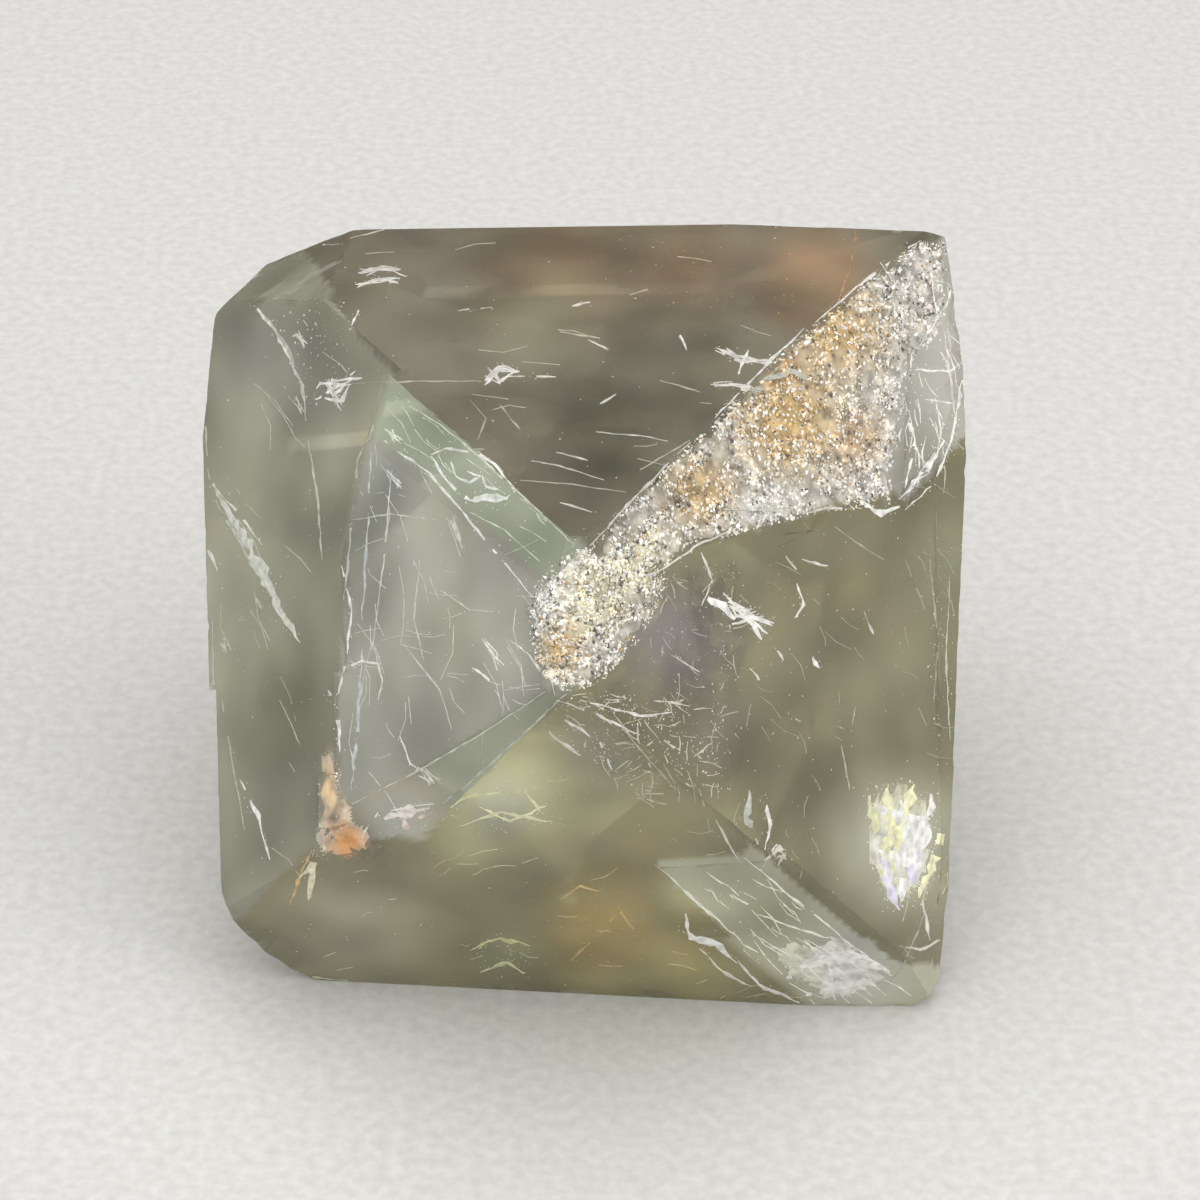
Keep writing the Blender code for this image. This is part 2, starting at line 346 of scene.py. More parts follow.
# (outline, base colour, stains)
TONES = (
    (CHIP, (1.0, 1.0, 0.76), (
        (850, 970, 90, (1.0, 1.0, 0.97), 1.0), (760, 915, 50, (0.70, 0.78, 0.50), 0.6))),
    (TOP, (0.36, 0.33, 0.26), (
        (560, 270, 130, (0.53, 0.40, 0.26), 0.8), (420, 260, 80, (0.43, 0.36, 0.31), 0.7),
        (690, 262, 90, (0.52, 0.38, 0.24), 0.7), (815, 275, 90, (0.66, 0.46, 0.29), 0.9),
        (540, 335, 80, (0.49, 0.48, 0.34), 0.8), (410, 330, 90, (0.36, 0.35, 0.28), 0.7),
        (590, 440, 110, (0.24, 0.23, 0.17), 0.85), (700, 370, 80, (0.27, 0.24, 0.17), 0.6))),
    (PLATE, (0.74, 0.74, 0.65), (
        (420, 560, 80, (0.73, 0.73, 0.67), 0.7), (480, 640, 70, (0.92, 0.91, 0.78), 0.8),
        (500, 560, 50, (0.72, 0.68, 0.66), 0.5), (385, 480, 60, SKY, 0.4))),
    (UPPER_STRIP, (0.74, 0.81, 0.65), ((480, 480, 60, (0.86, 0.92, 0.80), 0.6),)),
    (LOWER_STRIP, (0.58, 0.62, 0.50), ((398, 818, 70, (1.3, 1.14, 1.0), 1.0),)),
    (LEFT, (0.60, 0.60, 0.47), (
        (265, 370, 100, (0.62, 0.61, 0.54), 0.7), (290, 710, 110, (0.31, 0.31, 0.21), 0.8),
        (330, 420, 50, (0.60, 0.60, 0.52), 0.6))),
    (FRONT, (0.52, 0.48, 0.28), (
        (500, 808, 95, (1.3, 1.3, 0.80), 1.0), (600, 925, 90, (0.80, 0.62, 0.24), 0.8),
        (510, 955, 50, (0.76, 0.80, 0.48), 0.8), (350, 935, 120, (0.80, 0.75, 0.56), 0.9),
        (650, 840, 60, (0.58, 0.46, 0.25), 0.6), (600, 750, 60, (0.55, 0.55, 0.46), 0.5),
        (690, 960, 70, (0.82, 0.72, 0.34), 0.8), (690, 885, 44, (0.96, 0.94, 0.56), 0.9))),
    (SHARD, (0.86, 0.84, 0.79), ((930, 450, 50, (0.74, 0.76, 0.62), 0.6),)),
    (RIGHT, (0.42, 0.39, 0.24), (
        (675, 640, 90, (0.50, 0.45, 0.46), 0.85), (720, 730, 60, (0.43, 0.38, 0.34), 0.6),
        (840, 600, 90, (0.41, 0.37, 0.21), 0.6), (900, 700, 80, (0.45, 0.44, 0.28), 0.6),
        (785, 770, 85, (0.22, 0.21, 0.13), 0.8), (940, 560, 60, (0.46, 0.47, 0.32), 0.6),
        (900, 845, 100, (1.3, 1.3, 1.05), 0.95))),
)

CRUST_STAINS = (
    (790, 420, 90, GOLD, 0.9), (840, 330, 80, GOLD, 0.8), (700, 490, 60, GOLD, 0.8),
    (860, 440, 50, OCHRE, 0.6), (640, 560, 60, CREAM, 0.8), (590, 600, 60, CREAM, 0.9),
    (560, 650, 45, GOLD, 0.7), (545, 600, 35, WHITE, 0.6), (770, 515, 45, WHITE, 0.8),
    (893, 470, 50, PALE, 0.8), (930, 290, 60, PALE, 0.8), (780, 365, 40, OCHRE, 0.7),
    (670, 500, 30, SLATE, 0.4), (620, 530, 35, SLATE, 0.4), (326, 790, 66, (0.84, 0.60, 0.34), 0.9),
    (348, 844, 34, (0.96, 0.44, 0.13), 1.0), (388, 826, 34, (0.98, 0.80, 0.70), 0.9),
)
CRUST_BRIGHTNESS = 1.04
CRUST_CONTRAST = 0.62
COARSE_BLOTCH = 11  # pixels
FINE_BLOTCH = 5


def crust_colour(x, y):
    """The crust's colour at a pixel: stained, and blotched darker in its pits."""
    coarse = noise.noise(Vector((x / COARSE_BLOTCH, y / COARSE_BLOTCH, 6.1)))
    fine = noise.noise(Vector((x / FINE_BLOTCH, y / FINE_BLOTCH, 2.3)))
    return stained(x, y, PALE, CRUST_STAINS) * (CRUST_BRIGHTNESS + CRUST_CONTRAST * (coarse + 0.5 * fine))


def crystal_tone(x, y):
    """The crystal's own colour at a pixel: that of the outline that holds it, or the nearest one's."""
    _, base, stains = max(TONES, key=lambda row: min(OVERLAP, edge_distance(x, y, row[0])))
    return Vector([min(BRIGHTEST, BODY_GAIN * part) for part in stained(x, y, base, stains)])


def far_tone(point):
    """The colour of a side that the photograph doesn't show: the same green, clouded grey and ochre."""
    grey = noise.noise(point / (FAR_GREY_SIZE * MM))
    ochre = noise.noise(point / (FAR_OCHRE_SIZE * MM) + OUT * 9)
    colour = Vector(FAR_TONE).lerp(Vector(FAR_GREY), soft_step(grey + 0.2, 0.5))
    return colour.lerp(Vector(FAR_OCHRE), 0.7 * soft_step(ochre - 0.15, 0.4))


def frost_at(x, y, polygon, soft):
    """How frosted a pixel is by an outline with a ragged edge that is soft over some pixels."""
    ragged = FROST_RAGGED * noise.noise(Vector((x / FROST_WAVE, y / FROST_WAVE, 0.3)))
    return soft_step(edge_distance(x, y, polygon) + ragged, soft)


def absorption(tree):
    """The green that light takes on along its way through the crystal."""
    absorb = node(tree, "ShaderNodeVolumeAbsorption", Density=ABSORPTION)
    absorb.inputs["Color"].default_value = ABSORPTION_COLOUR
    return absorb


def clear_material():
    """Clear, faintly milky fluorite, duller in soft patches."""
    material, tree, place = new_material("fluorite_clear")
    cloud = noise_node(tree, place, 190, 1)
    shade = ramp(tree, cloud, [(0.30, 0.70), (0.5, 1.0), (0.7, 1.28)])
    shader = node(tree, "ShaderNodeBsdfPrincipled", IOR=FLUORITE_IOR)
    shader.inputs["Transmission Weight"].default_value = CLEARNESS
    tree.links.new(painted(tree, shade), shader.inputs["Base Color"])
    tree.links.new(ramp(tree, cloud, [(0.35, 0.18), (0.6, 0.07)]), shader.inputs["Roughness"])
    finish_material(tree, shader, absorption(tree))
    return material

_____

(GIVEN PROBLEM): Write out the full listing, keeping every line exactly as it is.

(THE COMPLETED TASK):
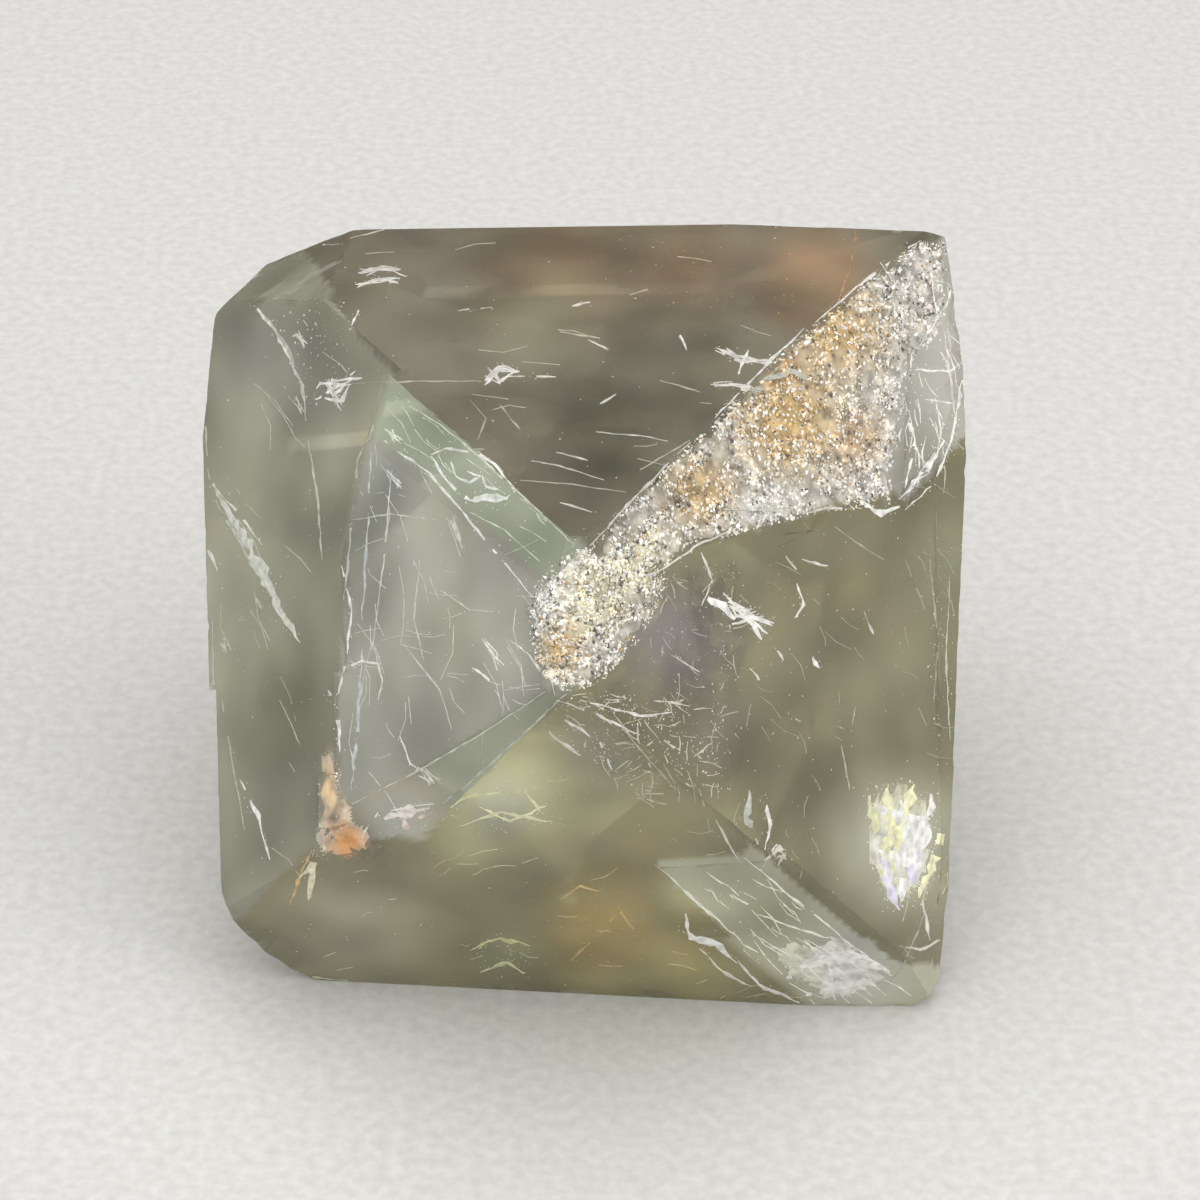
Keep writing the Blender code for this image. This is part 2, starting at line 346 of scene.py. More parts follow.
# (outline, base colour, stains)
TONES = (
    (CHIP, (1.0, 1.0, 0.76), (
        (850, 970, 90, (1.0, 1.0, 0.97), 1.0), (760, 915, 50, (0.70, 0.78, 0.50), 0.6))),
    (TOP, (0.36, 0.33, 0.26), (
        (560, 270, 130, (0.53, 0.40, 0.26), 0.8), (420, 260, 80, (0.43, 0.36, 0.31), 0.7),
        (690, 262, 90, (0.52, 0.38, 0.24), 0.7), (815, 275, 90, (0.66, 0.46, 0.29), 0.9),
        (540, 335, 80, (0.49, 0.48, 0.34), 0.8), (410, 330, 90, (0.36, 0.35, 0.28), 0.7),
        (590, 440, 110, (0.24, 0.23, 0.17), 0.85), (700, 370, 80, (0.27, 0.24, 0.17), 0.6))),
    (PLATE, (0.74, 0.74, 0.65), (
        (420, 560, 80, (0.73, 0.73, 0.67), 0.7), (480, 640, 70, (0.92, 0.91, 0.78), 0.8),
        (500, 560, 50, (0.72, 0.68, 0.66), 0.5), (385, 480, 60, SKY, 0.4))),
    (UPPER_STRIP, (0.74, 0.81, 0.65), ((480, 480, 60, (0.86, 0.92, 0.80), 0.6),)),
    (LOWER_STRIP, (0.58, 0.62, 0.50), ((398, 818, 70, (1.3, 1.14, 1.0), 1.0),)),
    (LEFT, (0.60, 0.60, 0.47), (
        (265, 370, 100, (0.62, 0.61, 0.54), 0.7), (290, 710, 110, (0.31, 0.31, 0.21), 0.8),
        (330, 420, 50, (0.60, 0.60, 0.52), 0.6))),
    (FRONT, (0.52, 0.48, 0.28), (
        (500, 808, 95, (1.3, 1.3, 0.80), 1.0), (600, 925, 90, (0.80, 0.62, 0.24), 0.8),
        (510, 955, 50, (0.76, 0.80, 0.48), 0.8), (350, 935, 120, (0.80, 0.75, 0.56), 0.9),
        (650, 840, 60, (0.58, 0.46, 0.25), 0.6), (600, 750, 60, (0.55, 0.55, 0.46), 0.5),
        (690, 960, 70, (0.82, 0.72, 0.34), 0.8), (690, 885, 44, (0.96, 0.94, 0.56), 0.9))),
    (SHARD, (0.86, 0.84, 0.79), ((930, 450, 50, (0.74, 0.76, 0.62), 0.6),)),
    (RIGHT, (0.42, 0.39, 0.24), (
        (675, 640, 90, (0.50, 0.45, 0.46), 0.85), (720, 730, 60, (0.43, 0.38, 0.34), 0.6),
        (840, 600, 90, (0.41, 0.37, 0.21), 0.6), (900, 700, 80, (0.45, 0.44, 0.28), 0.6),
        (785, 770, 85, (0.22, 0.21, 0.13), 0.8), (940, 560, 60, (0.46, 0.47, 0.32), 0.6),
        (900, 845, 100, (1.3, 1.3, 1.05), 0.95))),
)

CRUST_STAINS = (
    (790, 420, 90, GOLD, 0.9), (840, 330, 80, GOLD, 0.8), (700, 490, 60, GOLD, 0.8),
    (860, 440, 50, OCHRE, 0.6), (640, 560, 60, CREAM, 0.8), (590, 600, 60, CREAM, 0.9),
    (560, 650, 45, GOLD, 0.7), (545, 600, 35, WHITE, 0.6), (770, 515, 45, WHITE, 0.8),
    (893, 470, 50, PALE, 0.8), (930, 290, 60, PALE, 0.8), (780, 365, 40, OCHRE, 0.7),
    (670, 500, 30, SLATE, 0.4), (620, 530, 35, SLATE, 0.4), (326, 790, 66, (0.84, 0.60, 0.34), 0.9),
    (348, 844, 34, (0.96, 0.44, 0.13), 1.0), (388, 826, 34, (0.98, 0.80, 0.70), 0.9),
)
CRUST_BRIGHTNESS = 1.04
CRUST_CONTRAST = 0.62
COARSE_BLOTCH = 11  # pixels
FINE_BLOTCH = 5


def crust_colour(x, y):
    """The crust's colour at a pixel: stained, and blotched darker in its pits."""
    coarse = noise.noise(Vector((x / COARSE_BLOTCH, y / COARSE_BLOTCH, 6.1)))
    fine = noise.noise(Vector((x / FINE_BLOTCH, y / FINE_BLOTCH, 2.3)))
    return stained(x, y, PALE, CRUST_STAINS) * (CRUST_BRIGHTNESS + CRUST_CONTRAST * (coarse + 0.5 * fine))


def crystal_tone(x, y):
    """The crystal's own colour at a pixel: that of the outline that holds it, or the nearest one's."""
    _, base, stains = max(TONES, key=lambda row: min(OVERLAP, edge_distance(x, y, row[0])))
    return Vector([min(BRIGHTEST, BODY_GAIN * part) for part in stained(x, y, base, stains)])


def far_tone(point):
    """The colour of a side that the photograph doesn't show: the same green, clouded grey and ochre."""
    grey = noise.noise(point / (FAR_GREY_SIZE * MM))
    ochre = noise.noise(point / (FAR_OCHRE_SIZE * MM) + OUT * 9)
    colour = Vector(FAR_TONE).lerp(Vector(FAR_GREY), soft_step(grey + 0.2, 0.5))
    return colour.lerp(Vector(FAR_OCHRE), 0.7 * soft_step(ochre - 0.15, 0.4))


def frost_at(x, y, polygon, soft):
    """How frosted a pixel is by an outline with a ragged edge that is soft over some pixels."""
    ragged = FROST_RAGGED * noise.noise(Vector((x / FROST_WAVE, y / FROST_WAVE, 0.3)))
    return soft_step(edge_distance(x, y, polygon) + ragged, soft)


def absorption(tree):
    """The green that light takes on along its way through the crystal."""
    absorb = node(tree, "ShaderNodeVolumeAbsorption", Density=ABSORPTION)
    absorb.inputs["Color"].default_value = ABSORPTION_COLOUR
    return absorb


def clear_material():
    """Clear, faintly milky fluorite, duller in soft patches."""
    material, tree, place = new_material("fluorite_clear")
    cloud = noise_node(tree, place, 190, 1)
    shade = ramp(tree, cloud, [(0.30, 0.70), (0.5, 1.0), (0.7, 1.28)])
    shader = node(tree, "ShaderNodeBsdfPrincipled", IOR=FLUORITE_IOR)
    shader.inputs["Transmission Weight"].default_value = CLEARNESS
    tree.links.new(painted(tree, shade), shader.inputs["Base Color"])
    tree.links.new(ramp(tree, cloud, [(0.35, 0.18), (0.6, 0.07)]), shader.inputs["Roughness"])
    finish_material(tree, shader, absorption(tree))
    return material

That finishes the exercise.